Śląsk Wrocław sprzeda Żukowskiego?
Mateusz Żukowski to 23-letni wszechstronny zawodnik, który w minionym sezonie łączył grę na kilku pozycjach. Występował najczęściej po prawej flance – jako boczny obrońca, wahadłowy, czy skrzydłowy. Okazjonalnie grał także na lewej flance, czy nawet jako środkowy napastnik.

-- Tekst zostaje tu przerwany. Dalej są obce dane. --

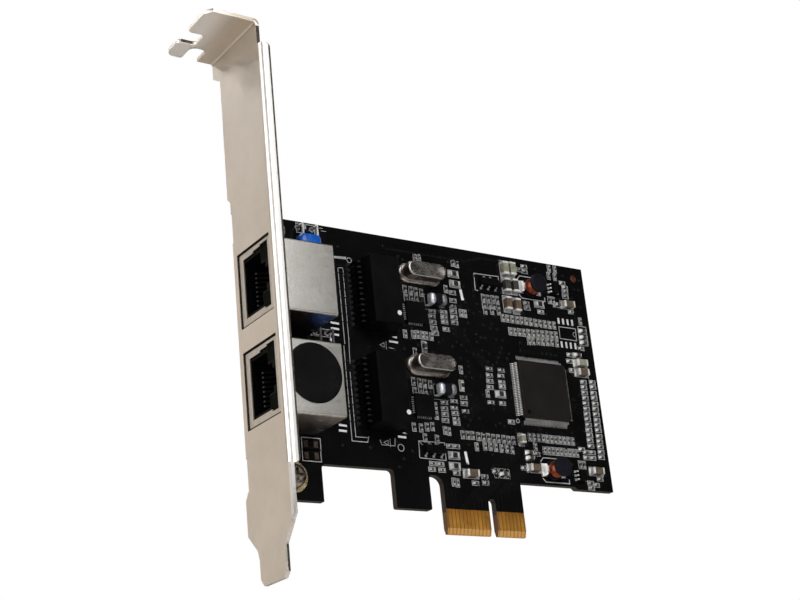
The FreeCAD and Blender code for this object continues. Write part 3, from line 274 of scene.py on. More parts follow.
def board_material():
    """Black mask on both faces over a faint glass weave; bare laminate on the cut edges and round the edge contacts."""
    t = Tree("board_mask_finish", rough=0.2, base=(0.01, 0.01, 0.011), spec=0.21)
    weave_a = t.n("ShaderNodeTexWave", wave_type="BANDS", bands_direction="X")
    weave_a.inputs["Scale"].default_value = 1000.0 / 0.55 / 6.283
    weave_a.inputs["Distortion"].default_value = 0.6
    weave_b = t.n("ShaderNodeTexWave", wave_type="BANDS", bands_direction="Z")
    weave_b.inputs["Scale"].default_value = 1000.0 / 0.48 / 6.283
    weave_b.inputs["Distortion"].default_value = 0.6
    for w in (weave_a, weave_b):
        t.link(t.tc.outputs["Object"], w.inputs["Vector"])
    weave = t.math("MULTIPLY", weave_a.outputs["Fac"], weave_b.outputs["Fac"])
    big = t.noise(14, 3.0)
    fine = t.noise(0.25, 5.0, 0.65)
    dust = t.noise(0.16, 2.0, 0.5)
    mask = t.mix(t.span(big, 0, 1, 0.3, 0.7), (0.0026, 0.0026, 0.003), (0.0046, 0.0046, 0.0052))
    mask = t.mix(t.math("MULTIPLY", weave, 0.5), mask, (0.006, 0.006, 0.006))
    mask = t.mix(t.span(dust, 0.0, 0.35, 0.72, 0.8), mask, (0.03, 0.03, 0.03))
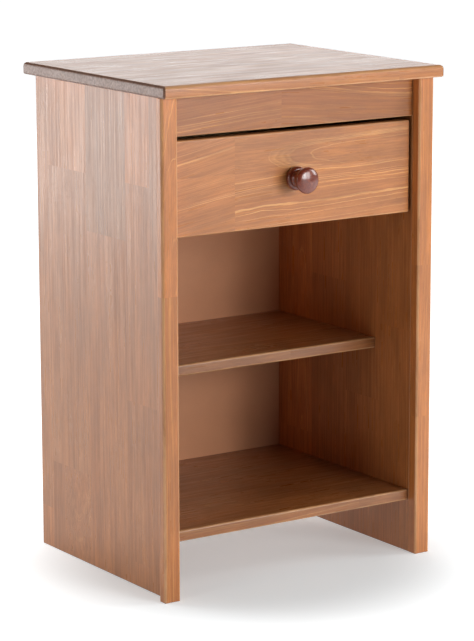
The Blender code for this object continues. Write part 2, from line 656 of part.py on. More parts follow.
def main():
    sides = build_sides()
    slab = build_slab()
    build_rails(sides)
    build_shelf("middle_shelf", MIDDLE_SHELF_TOP, BOX_FRONT + MIDDLE_SHELF_SET, sides)
    bottom_shelf = build_shelf("bottom_shelf", BOTTOM_SHELF_TOP, BOX_FRONT + BOTTOM_SHELF_SET, sides)
    build_back_panel(bottom_shelf)
    dowel_slab(slab, sides)
    front, walls, back, bottom = build_drawer_box()
    drawer = [front, *walls.values(), back, bottom]
    drawer += dowel_drawer(front, walls)
    drawer += build_knob(front)
    for side, sign in SIDES:
        build_channel(side, sign, sides[side])
        drawer += build_track(side, sign, walls[side])
    hang_on_slide(drawer)


main()
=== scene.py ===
"""The looks of a bedside nightstand in stained, edge-glued pine, round its fixed frame.

Every board is sawn here from finger-jointed blocks, each with the place of its log's pith, so that
one growth-ring pattern in space gives every face and end of a block its own figure. The turned
pieces and the screws are made by Geometry Nodes. Metres, +Z up, front towards -Y.
"""

from __future__ import annotations

import logging
import math
from dataclasses import dataclass, field
from enum import Enum
from typing import Callable

import bmesh
import bpy
import numpy as np
from mathutils import Matrix, Vector


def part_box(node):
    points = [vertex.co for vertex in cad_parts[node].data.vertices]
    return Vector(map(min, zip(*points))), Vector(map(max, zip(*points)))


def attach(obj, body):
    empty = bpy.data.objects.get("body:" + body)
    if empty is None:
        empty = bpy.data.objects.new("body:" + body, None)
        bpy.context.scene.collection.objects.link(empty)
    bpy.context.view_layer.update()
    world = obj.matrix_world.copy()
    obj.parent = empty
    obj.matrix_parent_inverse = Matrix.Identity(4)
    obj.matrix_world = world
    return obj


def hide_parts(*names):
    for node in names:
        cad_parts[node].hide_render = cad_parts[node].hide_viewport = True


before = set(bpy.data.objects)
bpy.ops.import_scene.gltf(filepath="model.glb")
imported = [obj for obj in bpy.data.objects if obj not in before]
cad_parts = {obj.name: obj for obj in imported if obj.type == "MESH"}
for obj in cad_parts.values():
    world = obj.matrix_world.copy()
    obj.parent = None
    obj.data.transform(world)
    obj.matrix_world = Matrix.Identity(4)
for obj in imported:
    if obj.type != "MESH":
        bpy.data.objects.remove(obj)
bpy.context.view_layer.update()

logging.basicConfig(level=logging.INFO, format="%(name)s: %(message)s")
log = logging.getLogger("nightstand")

Colour = tuple[float, float, float]
Spot = tuple[float, float, float]
EdgeRule = Callable[[int, int, int], float]

SIDES = (("left", -1), ("right", 1))
PLAY = 0.0003  # round everything that is let into a board
MM_PER_METRE = 1000.0
BEVEL_STEPS = 5


class Axis(Enum):
    """A world axis, by its index in a vector."""

    X = 0
    Y = 1
    Z = 2


# ---------------------------------------------------------------- node trees


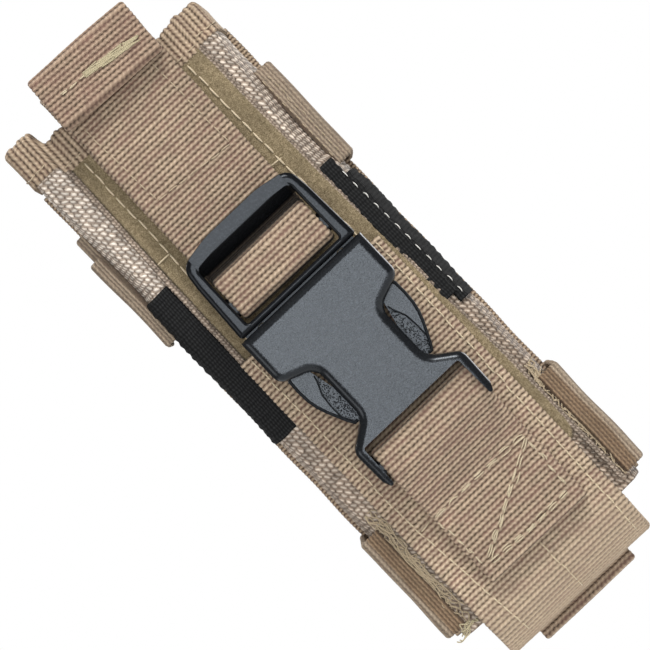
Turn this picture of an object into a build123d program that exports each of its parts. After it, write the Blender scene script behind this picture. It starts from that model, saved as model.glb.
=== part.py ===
from build123d import *
import math
import os

# Belt pouch for a hand torch: nylon pocket with elastic side gussets, an adjustable
# retention strap over the mouth with a 25 mm side-release buckle, and a snap-down
# MOLLE strap on the back.  Millimetres.  +Z runs up towards the mouth, the front
# faces -Y, the wearer side is +Y.  Heights below are counted from the lowest fold
# of the wrap webbing; every solid is shifted by -Z_ORIGIN before it is written, so
# the row origin is the centre of the outer face of the MOLLE strap's sewn anchor.

Z_ORIGIN = 108.5

# ---------------------------------------------------------------- webbing sizes
W_NARROW = 24.6          # 1 in webbing, as woven
W_WIDE = 38.0            # 1.5 in webbing, as woven
T_WIDE = 1.7
T_STRAP = 1.3
T_BAND = 1.4
GAP = 0.3

# ---------------------------------------------------------------- pocket
BACK_HALF = 24.6         # half width at the back panel
FRONT_HALF = 18.5        # half width at the front panel
POCKET_DEPTH = 26.0
MOUTH_Z = 138.4          # cut edge of the fabric at the mouth
WING_Z = 142.2           # cut edge on the higher left gusset
BACK_TOP_Z = 139.4
GUSSET_BOTTOM_Z = 10.0
GUSSET_T = 1.05

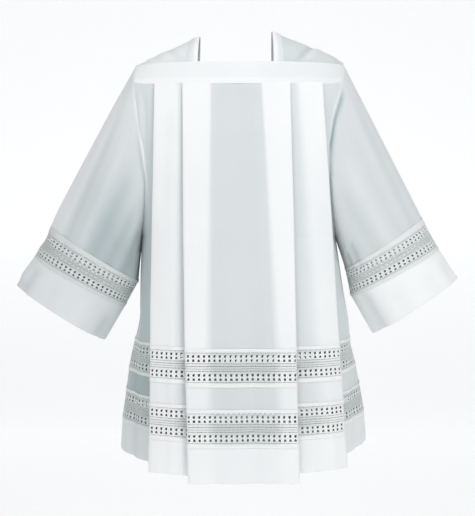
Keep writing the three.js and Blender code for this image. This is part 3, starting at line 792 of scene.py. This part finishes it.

Mimo że jego statystyki nie powalały na kolana (dwie bramki i sześć asyst we wszystkich rozgrywkach), to wpadł on w oko wicemistrzowi kraju. Śląsk Wrocław może wkrótce otrzymać telefon od Rakowa Częstochowa.
Kacper Tomczyk, dziennikarz “TVP Sport”, informuje bowiem, że “Medaliki” wykazują poważne zainteresowanie ściągnięciem Mateusza Żukowskiego. Kontrakt 23-latka z wrocławianami obowiązuje jeszcze przez rok, więc mówilibyśmy tutaj rzecz jasna o transferze gotówkowym. Ile Raków musiałby wyłożyć to jeszcze nie wiadomo. Portal “Transfermarkt” wycenia Żukowskiego na 400 tysięcy euro, choć wiadomo, że pozycja negocjatorska Śląska po spadku nie jest najlepsza.
To nie pierwszy zawodnik “Wojskowych”, który znalazł się na liście życzeń Rakowa. Ostatnio serwis novsport.com poinformował, że ekipa Marka Papszuna chciałaby sprowadzić Aleksa Petkowa, 25-letniego bułgarskiego środkowego defensora. Jego kontrakt, identycznie jak Żukowskiego, obowiązuje jeszcze przez tylko rok, więc Śląsk może być zmuszony do sprzedaży. W każdym razie Artur Płatek, jako nowy doradca zarządu do spraw sportowych, nie próżnuje na rynku transferowym i stara się wyłapywać okazje, również na naszym podwórku.